REQUIRED WORK:
Reproduce the listing below in its entirety. Change nothing.

SUPPLIED RECORDS:
• • •

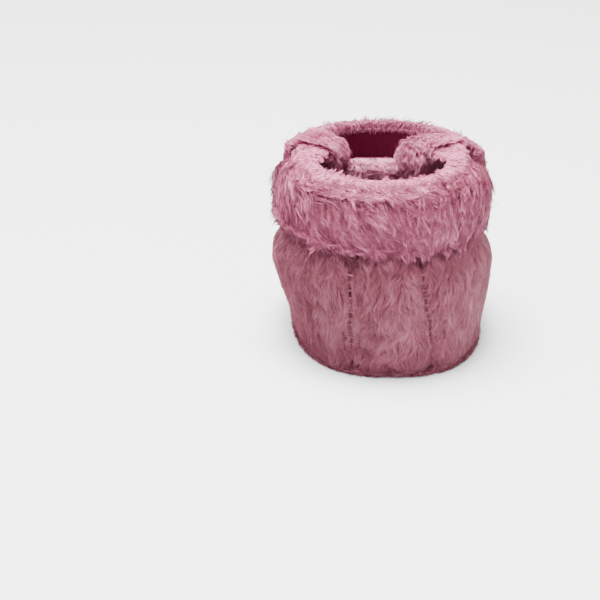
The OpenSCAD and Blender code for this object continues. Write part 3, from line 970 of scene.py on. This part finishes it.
# ---------------------------------------------------------------- pile on the strap

def strap_weight(places, normals):
    return np.where((normals * collar_frame(places).outward).sum(axis=1) < -0.6, 0.0, 1.0)


def strap_ends(points):
    """Share for the two stretches of the strap beside the cuff, on its upper edge."""
    turn = np.abs(collar_frame(points).angle - math.pi / 2)
    upper = smooth_step(points[:, 2], STRAP_TOP_Z - 4 * MM, STRAP_TOP_Z - 2 * MM)
    return smooth_step(turn, math.radians(30), math.radians(42)) * upper


def strap_comb(points, normals):
    at = collar_frame(points)
    ends = strap_ends(points)[:, None]
    inside = smooth_step(STRAP_MIDDLE - at.distance, -0.5 * MM, 1.5 * MM)[:, None]
    falling = at.outward * (0.6 - 1.4 * inside) - UP * 0.8
    drift = at.sideways * (0.5 * waves(points, 5 * MM, 51))[:, None]
    return falling * (1 - ends) - at.outward * ends + drift


def strap_length(points):
    return (4.4 - 0.8 * strap_ends(points)) * MM


def strap_tone(points):
    return 0.60 + 0.16 * strap_ends(points) + 0.10 * waves(points, 4 * MM, 53)


def facing_rim(places, normals):
    """1 on the upper edge of the strap's facing, but not on its side against the strap."""
    inside = (normals * collar_frame(places).outward).sum(axis=1) < 0.5
    return ((places[:, 2] > STRAP_TOP_Z - 3.0 * MM) & inside).astype(float)


def hanging_in(points, normals):
    at = collar_frame(points)
    return -at.outward * 0.5 - UP + at.sideways * (0.5 * waves(points, 4 * MM, 54))[:, None]


pile("front_strap_pile", "front_strap", CUFF_PINK, STRANDS["front_strap"], strap_weight, strap_comb,
     strap_length, even(0.45), strap_tone, clump=0.4)
pile("strap_facing_pile", "strap_facing", CURL_PINK, STRANDS["strap_facing"], facing_rim, hanging_in,
     even(2.8 * MM), even(0.7), strap_tone, radius=FINE, clump=0.3, per_clump=6, hug=0.5)
pile("strap_pull_tab_pile", "strap_pull_tab", CUFF_PINK, STRANDS["strap_pull_tab"], all_round, strap_comb,
     even(5.0 * MM), even(0.6), strap_tone)

for name, material in CAD_FINISH.items():
    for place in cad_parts[name].material_slots:
        place.material = material
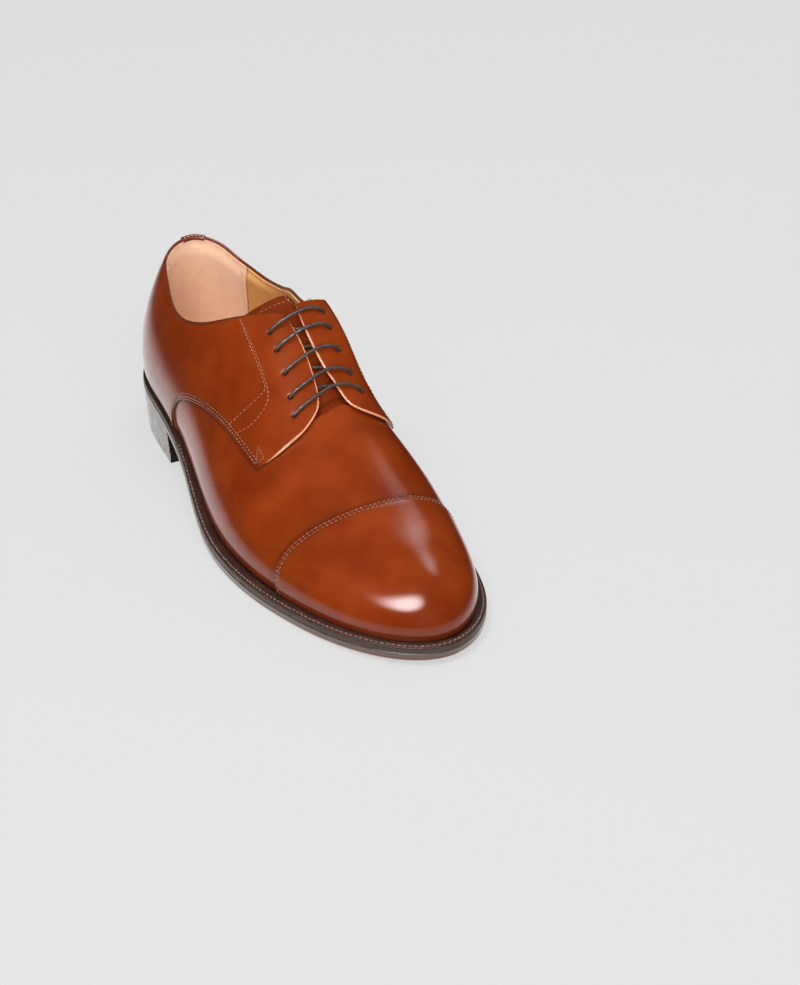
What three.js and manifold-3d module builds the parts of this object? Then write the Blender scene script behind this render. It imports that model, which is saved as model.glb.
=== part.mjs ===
// A right-foot derby shoe with a toe cap, taken apart into its real pieces.
// Millimetres, +X towards the toe, +Y towards the inner side of the foot, +Z up.
//
// Every piece of the upper is a layer on one last surface. A place on that surface is a pair
// (station, height): station runs from 0 at the heel along the outer side to 8 at the toe, and
// back along the inner side to 16; height runs from 0 at the feather line, where upper meets
// sole, to 1 on the ridge line over the instep.
import * as THREE from 'three';
import { mergeVertices } from 'three/addons/utils/BufferGeometryUtils.js';
import Module from 'manifold-3d';

// ---- driving dimensions ----
const SEAT_HEIGHT = 28.8;      // feather line above the floor, at the heel
const BALL_HEIGHT = 8;         // feather line above the floor, at the ball
const TOE_SPRING = 2.4;
const WAIST_BACK = 45;         // x where the sole starts to drop
const WAIST_FRONT = 165;       // x where it reaches the ball
const TREAD_FRONT = 200;       // x where the toe spring starts
const TOE_TIP = 288;
const HEEL_BREAST = 65;        // x of the heel block's front face

const GAP = 0.3;               // clearance between neighbouring solids
const WELT_DROP = 0.8;         // welt top below the feather line
const WELT_THICK = 3;
const HEEL_EXTENSION = 3;      // welt past the feather line, at the heel
const WELT_EXTENSION = 5.8;    // and round the forefoot
const TOP_PIECE_THICK = 6;
const HEEL_LIFTS = 4;
const HEEL_NAILS = 5;

const LEATHER = 1.3;
const QUARTER_UNDER = 0.85;    // offset of the quarters' inside face
const CAP_UNDER = 0.4;         // offset of the toe cap's inside face
const PUFF_OVER = -0.3;        // offset of the toe puff's outside face
const LINING_OVER = -1.8;      // and of the vamp and heel linings
const LINING = 0.7;
const FLAP_RAISE = 0.8;        // how far the lacing flaps stand off the last
const LACE_RADIUS = 0.9;
const LACE_UNDER = -2.2;       // offset of the lace where it runs under the flaps
const LACE_OVER = 4.4;         // and where it crosses over them
const TONGUE_TOP = -3.8;       // offset of the tongue's outside face
const EYELETS = 5;
const HOLE_RADIUS = 2.05;

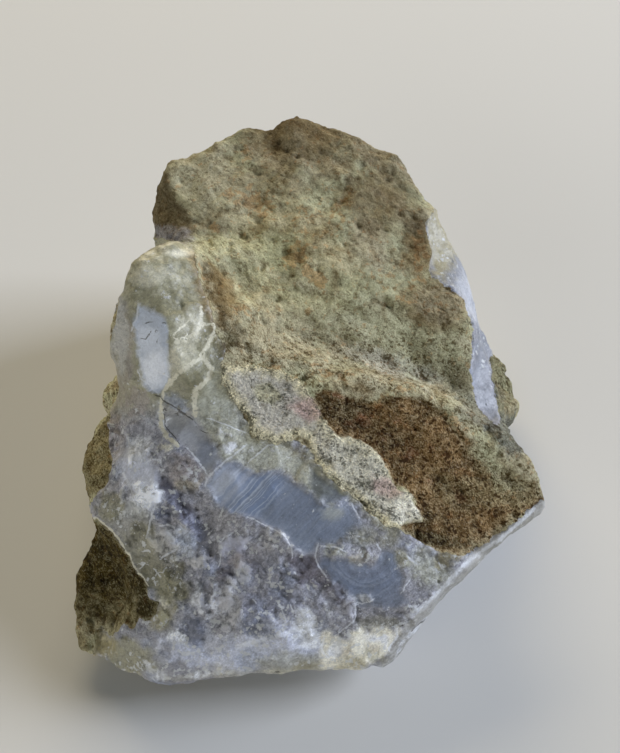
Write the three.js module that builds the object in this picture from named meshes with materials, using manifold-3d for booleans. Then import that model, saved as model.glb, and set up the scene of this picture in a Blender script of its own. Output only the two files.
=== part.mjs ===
// Rough hand specimen of blue lace agate, in millimetres, +Z up.
//
// It is one broken piece of a mineral vein. A sheet of pale blue chalcedony runs through it, and the
// weathered wall rock is still grown onto both sides of the sheet: a cap of brown and green rock on top,
// and a foot of brown rock below. Its faces are rough breaks, with no polish. The front is one large
// leaning fracture through the chalcedony, and a rounded lobe of it stands at the left. The stone rests
// on a small spot underneath that is flat.
//
// The origin is the middle of the stone's footprint, on the surface it rests on. -Y is the front.

import * as THREE from "three";
import { ConvexHull } from "three/addons/math/ConvexHull.js";
import { ImprovedNoise } from "three/addons/math/ImprovedNoise.js";
import Module from "manifold-3d";

// ---- Driving dimensions --------------------------------------------------------------------------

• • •

ANSWER:
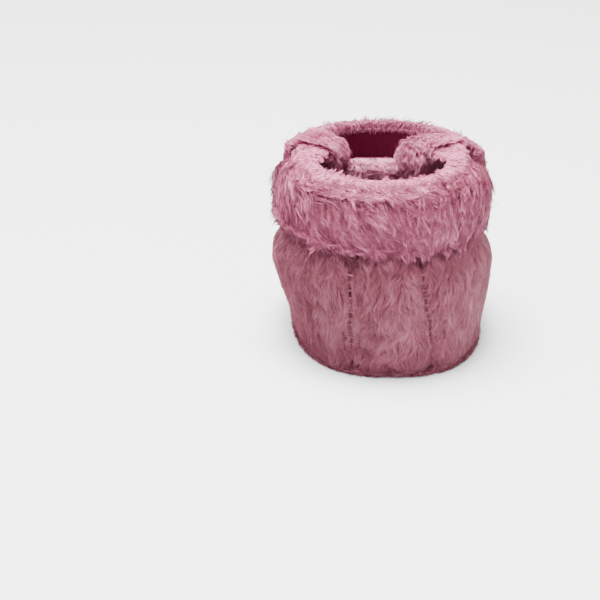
The OpenSCAD and Blender code for this object continues. Write part 3, from line 970 of scene.py on. This part finishes it.
# ---------------------------------------------------------------- pile on the strap

def strap_weight(places, normals):
    return np.where((normals * collar_frame(places).outward).sum(axis=1) < -0.6, 0.0, 1.0)


def strap_ends(points):
    """Share for the two stretches of the strap beside the cuff, on its upper edge."""
    turn = np.abs(collar_frame(points).angle - math.pi / 2)
    upper = smooth_step(points[:, 2], STRAP_TOP_Z - 4 * MM, STRAP_TOP_Z - 2 * MM)
    return smooth_step(turn, math.radians(30), math.radians(42)) * upper


def strap_comb(points, normals):
    at = collar_frame(points)
    ends = strap_ends(points)[:, None]
    inside = smooth_step(STRAP_MIDDLE - at.distance, -0.5 * MM, 1.5 * MM)[:, None]
    falling = at.outward * (0.6 - 1.4 * inside) - UP * 0.8
    drift = at.sideways * (0.5 * waves(points, 5 * MM, 51))[:, None]
    return falling * (1 - ends) - at.outward * ends + drift


def strap_length(points):
    return (4.4 - 0.8 * strap_ends(points)) * MM


def strap_tone(points):
    return 0.60 + 0.16 * strap_ends(points) + 0.10 * waves(points, 4 * MM, 53)


def facing_rim(places, normals):
    """1 on the upper edge of the strap's facing, but not on its side against the strap."""
    inside = (normals * collar_frame(places).outward).sum(axis=1) < 0.5
    return ((places[:, 2] > STRAP_TOP_Z - 3.0 * MM) & inside).astype(float)


def hanging_in(points, normals):
    at = collar_frame(points)
    return -at.outward * 0.5 - UP + at.sideways * (0.5 * waves(points, 4 * MM, 54))[:, None]


pile("front_strap_pile", "front_strap", CUFF_PINK, STRANDS["front_strap"], strap_weight, strap_comb,
     strap_length, even(0.45), strap_tone, clump=0.4)
pile("strap_facing_pile", "strap_facing", CURL_PINK, STRANDS["strap_facing"], facing_rim, hanging_in,
     even(2.8 * MM), even(0.7), strap_tone, radius=FINE, clump=0.3, per_clump=6, hug=0.5)
pile("strap_pull_tab_pile", "strap_pull_tab", CUFF_PINK, STRANDS["strap_pull_tab"], all_round, strap_comb,
     even(5.0 * MM), even(0.6), strap_tone)

for name, material in CAD_FINISH.items():
    for place in cad_parts[name].material_slots:
        place.material = material
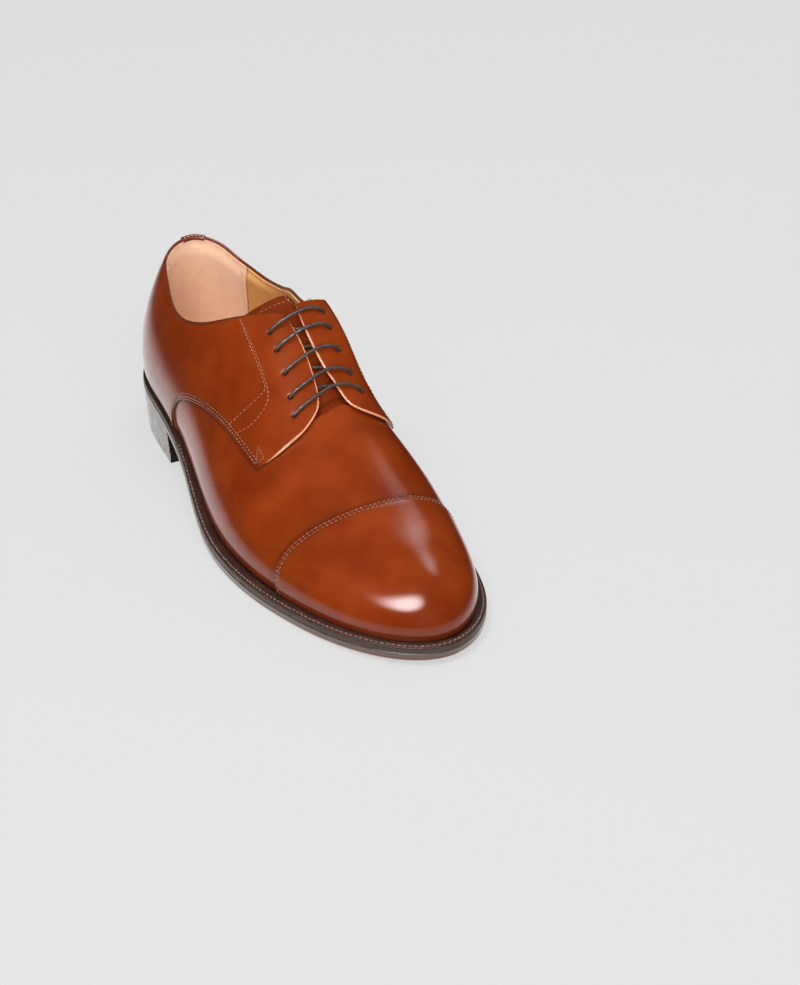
What three.js and manifold-3d module builds the parts of this object? Then write the Blender scene script behind this render. It imports that model, which is saved as model.glb.
=== part.mjs ===
// A right-foot derby shoe with a toe cap, taken apart into its real pieces.
// Millimetres, +X towards the toe, +Y towards the inner side of the foot, +Z up.
//
// Every piece of the upper is a layer on one last surface. A place on that surface is a pair
// (station, height): station runs from 0 at the heel along the outer side to 8 at the toe, and
// back along the inner side to 16; height runs from 0 at the feather line, where upper meets
// sole, to 1 on the ridge line over the instep.
import * as THREE from 'three';
import { mergeVertices } from 'three/addons/utils/BufferGeometryUtils.js';
import Module from 'manifold-3d';

// ---- driving dimensions ----
const SEAT_HEIGHT = 28.8;      // feather line above the floor, at the heel
const BALL_HEIGHT = 8;         // feather line above the floor, at the ball
const TOE_SPRING = 2.4;
const WAIST_BACK = 45;         // x where the sole starts to drop
const WAIST_FRONT = 165;       // x where it reaches the ball
const TREAD_FRONT = 200;       // x where the toe spring starts
const TOE_TIP = 288;
const HEEL_BREAST = 65;        // x of the heel block's front face

const GAP = 0.3;               // clearance between neighbouring solids
const WELT_DROP = 0.8;         // welt top below the feather line
const WELT_THICK = 3;
const HEEL_EXTENSION = 3;      // welt past the feather line, at the heel
const WELT_EXTENSION = 5.8;    // and round the forefoot
const TOP_PIECE_THICK = 6;
const HEEL_LIFTS = 4;
const HEEL_NAILS = 5;

const LEATHER = 1.3;
const QUARTER_UNDER = 0.85;    // offset of the quarters' inside face
const CAP_UNDER = 0.4;         // offset of the toe cap's inside face
const PUFF_OVER = -0.3;        // offset of the toe puff's outside face
const LINING_OVER = -1.8;      // and of the vamp and heel linings
const LINING = 0.7;
const FLAP_RAISE = 0.8;        // how far the lacing flaps stand off the last
const LACE_RADIUS = 0.9;
const LACE_UNDER = -2.2;       // offset of the lace where it runs under the flaps
const LACE_OVER = 4.4;         // and where it crosses over them
const TONGUE_TOP = -3.8;       // offset of the tongue's outside face
const EYELETS = 5;
const HOLE_RADIUS = 2.05;

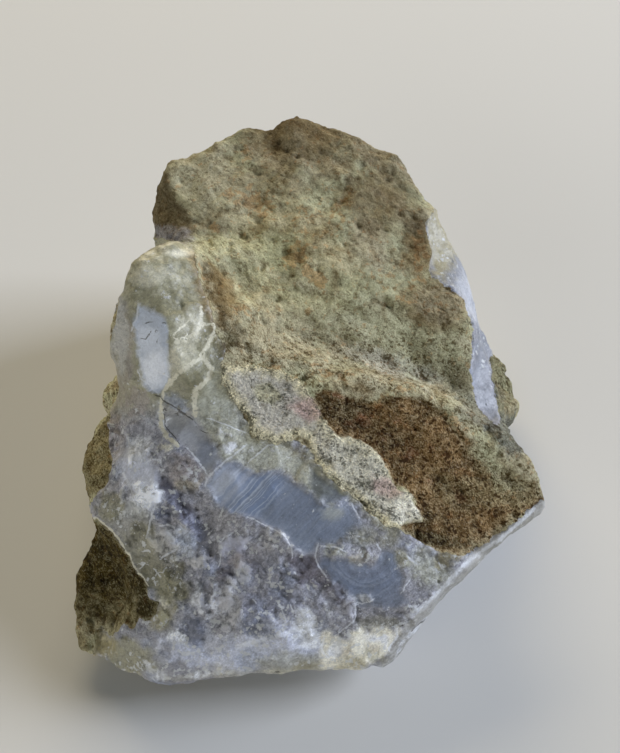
Write the three.js module that builds the object in this picture from named meshes with materials, using manifold-3d for booleans. Then import that model, saved as model.glb, and set up the scene of this picture in a Blender script of its own. Output only the two files.
=== part.mjs ===
// Rough hand specimen of blue lace agate, in millimetres, +Z up.
//
// It is one broken piece of a mineral vein. A sheet of pale blue chalcedony runs through it, and the
// weathered wall rock is still grown onto both sides of the sheet: a cap of brown and green rock on top,
// and a foot of brown rock below. Its faces are rough breaks, with no polish. The front is one large
// leaning fracture through the chalcedony, and a rounded lobe of it stands at the left. The stone rests
// on a small spot underneath that is flat.
//
// The origin is the middle of the stone's footprint, on the surface it rests on. -Y is the front.

import * as THREE from "three";
import { ConvexHull } from "three/addons/math/ConvexHull.js";
import { ImprovedNoise } from "three/addons/math/ImprovedNoise.js";
import Module from "manifold-3d";

// ---- Driving dimensions --------------------------------------------------------------------------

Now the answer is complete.